◆ **RECORDED INFORMATION**
START
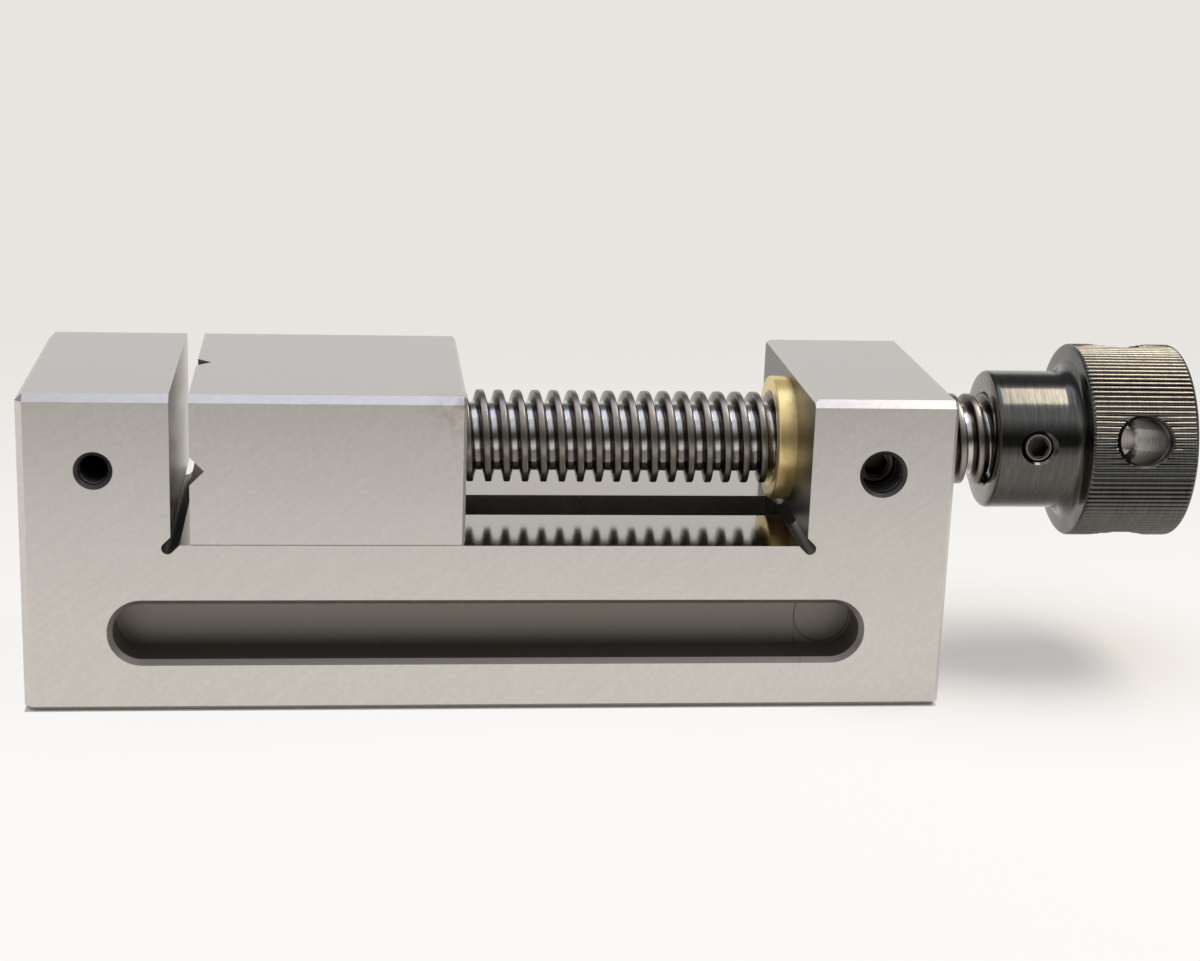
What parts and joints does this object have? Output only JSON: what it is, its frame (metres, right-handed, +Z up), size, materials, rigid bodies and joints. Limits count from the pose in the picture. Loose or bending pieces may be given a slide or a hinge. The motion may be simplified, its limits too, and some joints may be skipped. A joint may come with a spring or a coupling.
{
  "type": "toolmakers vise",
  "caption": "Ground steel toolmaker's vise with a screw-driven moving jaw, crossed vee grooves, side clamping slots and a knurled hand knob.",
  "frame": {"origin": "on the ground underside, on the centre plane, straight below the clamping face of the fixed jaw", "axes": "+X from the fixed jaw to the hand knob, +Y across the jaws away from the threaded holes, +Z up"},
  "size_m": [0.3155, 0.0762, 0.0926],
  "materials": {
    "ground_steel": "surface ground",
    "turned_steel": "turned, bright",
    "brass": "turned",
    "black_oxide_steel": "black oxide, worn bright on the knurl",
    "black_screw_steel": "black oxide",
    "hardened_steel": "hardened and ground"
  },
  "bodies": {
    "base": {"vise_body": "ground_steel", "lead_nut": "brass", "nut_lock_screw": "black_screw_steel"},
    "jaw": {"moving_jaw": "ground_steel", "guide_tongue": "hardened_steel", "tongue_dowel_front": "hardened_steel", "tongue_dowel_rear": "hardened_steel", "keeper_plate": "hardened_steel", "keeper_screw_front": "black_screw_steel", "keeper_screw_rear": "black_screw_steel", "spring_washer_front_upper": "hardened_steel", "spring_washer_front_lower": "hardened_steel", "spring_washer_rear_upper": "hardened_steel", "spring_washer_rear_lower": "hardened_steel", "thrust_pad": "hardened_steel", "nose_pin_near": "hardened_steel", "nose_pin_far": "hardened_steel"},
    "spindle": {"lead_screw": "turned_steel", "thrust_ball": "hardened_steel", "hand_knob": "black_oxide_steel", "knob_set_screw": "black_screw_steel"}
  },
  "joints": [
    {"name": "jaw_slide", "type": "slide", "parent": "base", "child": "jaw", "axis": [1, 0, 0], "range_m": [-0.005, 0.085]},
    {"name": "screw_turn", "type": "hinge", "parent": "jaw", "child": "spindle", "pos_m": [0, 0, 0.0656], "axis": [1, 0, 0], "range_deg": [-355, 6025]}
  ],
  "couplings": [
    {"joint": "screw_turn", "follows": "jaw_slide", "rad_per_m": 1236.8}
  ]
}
END
◆ **GOAL OF THE EXERCISE**
Extract the data in full. Keep it word for word.

◆ **WRITTEN REPLY**
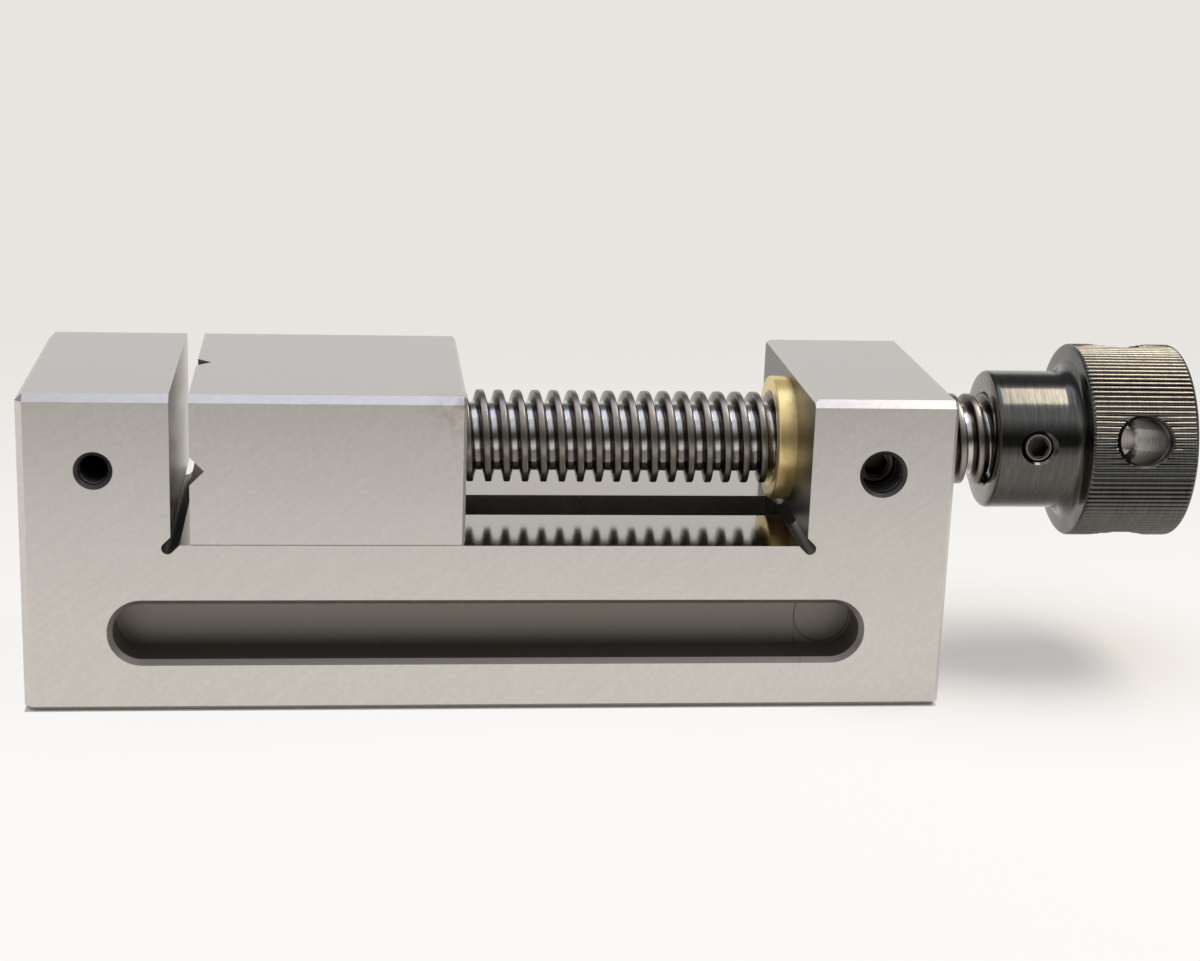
What parts and joints does this object have? Output only JSON: what it is, its frame (metres, right-handed, +Z up), size, materials, rigid bodies and joints. Limits count from the pose in the picture. Loose or bending pieces may be given a slide or a hinge. The motion may be simplified, its limits too, and some joints may be skipped. A joint may come with a spring or a coupling.
{
  "type": "toolmakers vise",
  "caption": "Ground steel toolmaker's vise with a screw-driven moving jaw, crossed vee grooves, side clamping slots and a knurled hand knob.",
  "frame": {"origin": "on the ground underside, on the centre plane, straight below the clamping face of the fixed jaw", "axes": "+X from the fixed jaw to the hand knob, +Y across the jaws away from the threaded holes, +Z up"},
  "size_m": [0.3155, 0.0762, 0.0926],
  "materials": {
    "ground_steel": "surface ground",
    "turned_steel": "turned, bright",
    "brass": "turned",
    "black_oxide_steel": "black oxide, worn bright on the knurl",
    "black_screw_steel": "black oxide",
    "hardened_steel": "hardened and ground"
  },
  "bodies": {
    "base": {"vise_body": "ground_steel", "lead_nut": "brass", "nut_lock_screw": "black_screw_steel"},
    "jaw": {"moving_jaw": "ground_steel", "guide_tongue": "hardened_steel", "tongue_dowel_front": "hardened_steel", "tongue_dowel_rear": "hardened_steel", "keeper_plate": "hardened_steel", "keeper_screw_front": "black_screw_steel", "keeper_screw_rear": "black_screw_steel", "spring_washer_front_upper": "hardened_steel", "spring_washer_front_lower": "hardened_steel", "spring_washer_rear_upper": "hardened_steel", "spring_washer_rear_lower": "hardened_steel", "thrust_pad": "hardened_steel", "nose_pin_near": "hardened_steel", "nose_pin_far": "hardened_steel"},
    "spindle": {"lead_screw": "turned_steel", "thrust_ball": "hardened_steel", "hand_knob": "black_oxide_steel", "knob_set_screw": "black_screw_steel"}
  },
  "joints": [
    {"name": "jaw_slide", "type": "slide", "parent": "base", "child": "jaw", "axis": [1, 0, 0], "range_m": [-0.005, 0.085]},
    {"name": "screw_turn", "type": "hinge", "parent": "jaw", "child": "spindle", "pos_m": [0, 0, 0.0656], "axis": [1, 0, 0], "range_deg": [-355, 6025]}
  ],
  "couplings": [
    {"joint": "screw_turn", "follows": "jaw_slide", "rad_per_m": 1236.8}
  ]
}